* _SET PROBLEM_
Print again only this span: the line with "FRONT_PEG.top), FRONT_PEG), acrylic);", the line with "obj.matrix_parent_inverse = Matrix.Identity(4)", and all lines between them, exactly as given.

□ □ □ □

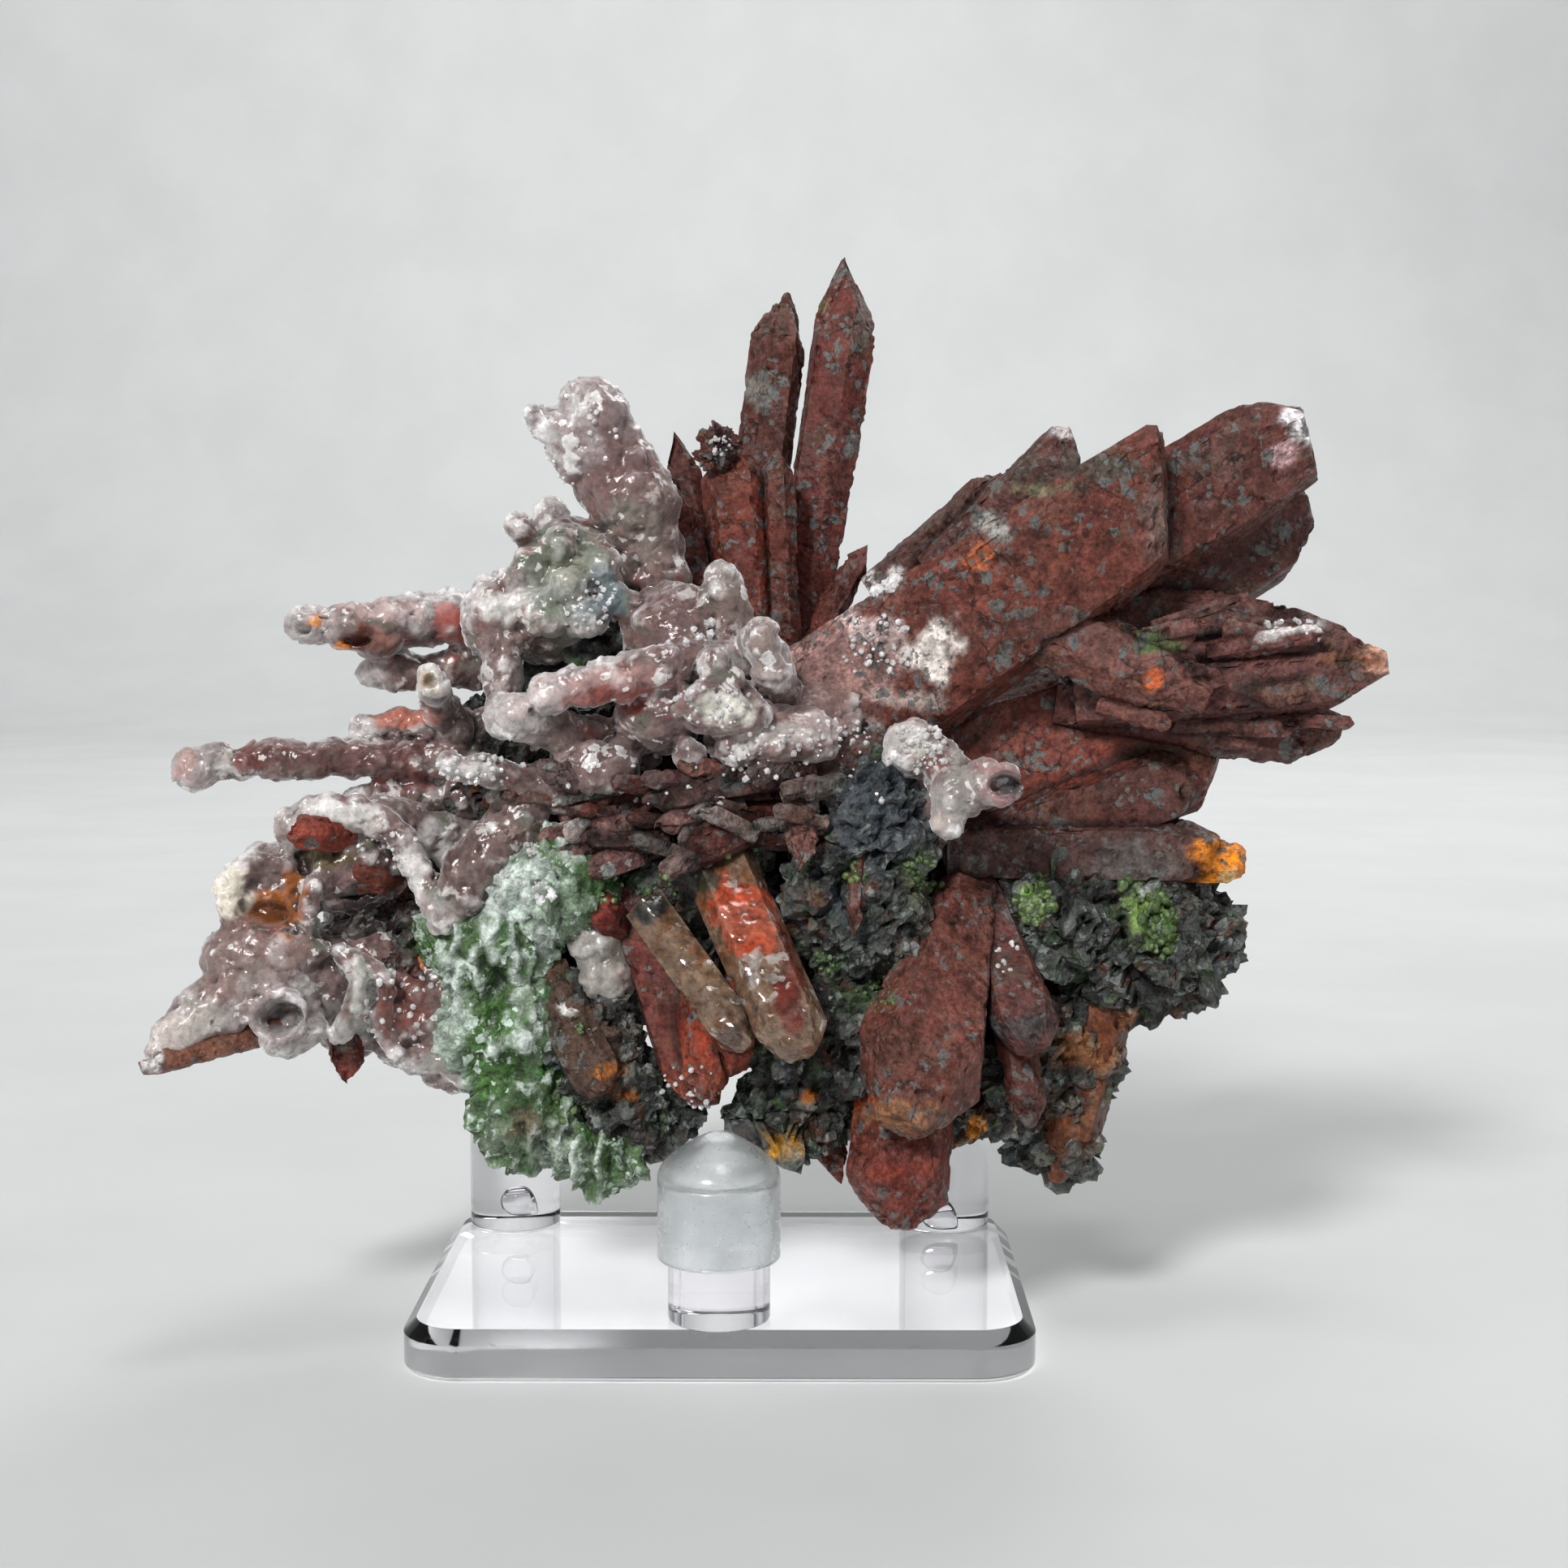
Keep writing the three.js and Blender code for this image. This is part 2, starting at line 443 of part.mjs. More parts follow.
addMesh('quartz_cluster', clusterGeometry(), stone);
addMesh('base_plate', plateGeometry(), acrylic);
addMesh('rear_left_peg', turned(pegProfile(PLATE.high, REAR_PEG.top), REAR_LEFT_PEG), acrylic);
addMesh('rear_right_peg', turned(pegProfile(PLATE.high, REAR_PEG.top), REAR_PEG), acrylic);
addMesh('front_peg', turned(pegProfile(PLATE.high, FRONT_PEG.top), FRONT_PEG), acrylic);
addMesh('front_peg_cap', turned(capProfile(), FRONT_PEG), silicone);

export default object;
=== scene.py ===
"""A red quartz cluster with chalcedony arms on its clear display stand.

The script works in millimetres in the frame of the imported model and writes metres.
"""

import functools
import itertools
import math

import bmesh
import bpy
import numpy as np
from mathutils import Matrix, Vector


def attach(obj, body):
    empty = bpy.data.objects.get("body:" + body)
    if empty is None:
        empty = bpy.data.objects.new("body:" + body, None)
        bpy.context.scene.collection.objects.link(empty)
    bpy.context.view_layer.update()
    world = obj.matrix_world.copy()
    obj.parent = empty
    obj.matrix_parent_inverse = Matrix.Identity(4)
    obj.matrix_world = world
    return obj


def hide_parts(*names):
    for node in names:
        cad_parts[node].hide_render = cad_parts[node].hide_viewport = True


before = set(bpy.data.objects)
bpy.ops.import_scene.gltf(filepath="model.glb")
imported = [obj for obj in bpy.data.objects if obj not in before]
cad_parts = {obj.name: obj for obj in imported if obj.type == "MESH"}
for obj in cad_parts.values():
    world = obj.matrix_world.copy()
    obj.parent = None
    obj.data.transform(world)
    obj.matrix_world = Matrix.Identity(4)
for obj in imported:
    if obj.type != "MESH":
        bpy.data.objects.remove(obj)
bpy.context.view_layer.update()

MM = 0.001
CLUSTER = "quartz_cluster"
BODY = "root"

# ---------------------------------------------------------------- the viewpoint
#
# The camera stands before the stand and looks slightly down and to the left. Places in the view are in
# pixels of a square frame, counted from its left and top edges.

FRAME_SIZE = 1932.0  # the sides of the frame
FOCAL = 2912.0  # the focal length in pixels of the frame
SENSOR = 36.0  # the sensor's width in mm
EYE = np.array([7.8, -242.9, 77.4])
PITCH = math.radians(5.08)
YAW = math.radians(0.374)
AHEAD = np.array([-math.sin(YAW) * math.cos(PITCH), math.cos(YAW) * math.cos(PITCH), -math.sin(PITCH)])
RIGHT = np.array([math.cos(YAW), math.sin(YAW), 0.0])
UP = np.cross(RIGHT, AHEAD)


def in_view(points):
    """Where points are seen in the view: across and down."""
    away = points - EYE
    depth = away @ AHEAD
    across = FRAME_SIZE / 2 + FOCAL * (away @ RIGHT) / depth
    down = FRAME_SIZE / 2 - FOCAL * (away @ UP) / depth
    return across, down


def seen(across, down, y):
    """The point at depth y that is seen at this place of the view."""
    ray = AHEAD + RIGHT * (across - FRAME_SIZE / 2) / FOCAL - UP * (down - FRAME_SIZE / 2) / FOCAL
    return EYE + ray * (y - EYE[1]) / ray[1]


# ---------------------------------------------------------------- repeatable noise

STRIDES = (374761393, 668265263, 1103515245, 974634777)
MIXER = 1274126177
WORD = 0xFFFFFFFF
FRACTION = 0xFFFFFF
FAR = 9.0  # more than the distance to any neighbour
OCTAVE_SHARE = 0.55  # the weight of each size of noise over that of the one before
OCTAVE_SHIFT = 7.3  # keeps the sizes of noise from lining up
ROUGH_GAIN = 1.6  # brings their mean back to about -1 to 1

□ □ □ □

* _REPLY TO THE EXERCISE_
addMesh('front_peg', turned(pegProfile(PLATE.high, FRONT_PEG.top), FRONT_PEG), acrylic);
addMesh('front_peg_cap', turned(capProfile(), FRONT_PEG), silicone);

export default object;
=== scene.py ===
"""A red quartz cluster with chalcedony arms on its clear display stand.

The script works in millimetres in the frame of the imported model and writes metres.
"""

import functools
import itertools
import math

import bmesh
import bpy
import numpy as np
from mathutils import Matrix, Vector


def attach(obj, body):
    empty = bpy.data.objects.get("body:" + body)
    if empty is None:
        empty = bpy.data.objects.new("body:" + body, None)
        bpy.context.scene.collection.objects.link(empty)
    bpy.context.view_layer.update()
    world = obj.matrix_world.copy()
    obj.parent = empty
    obj.matrix_parent_inverse = Matrix.Identity(4)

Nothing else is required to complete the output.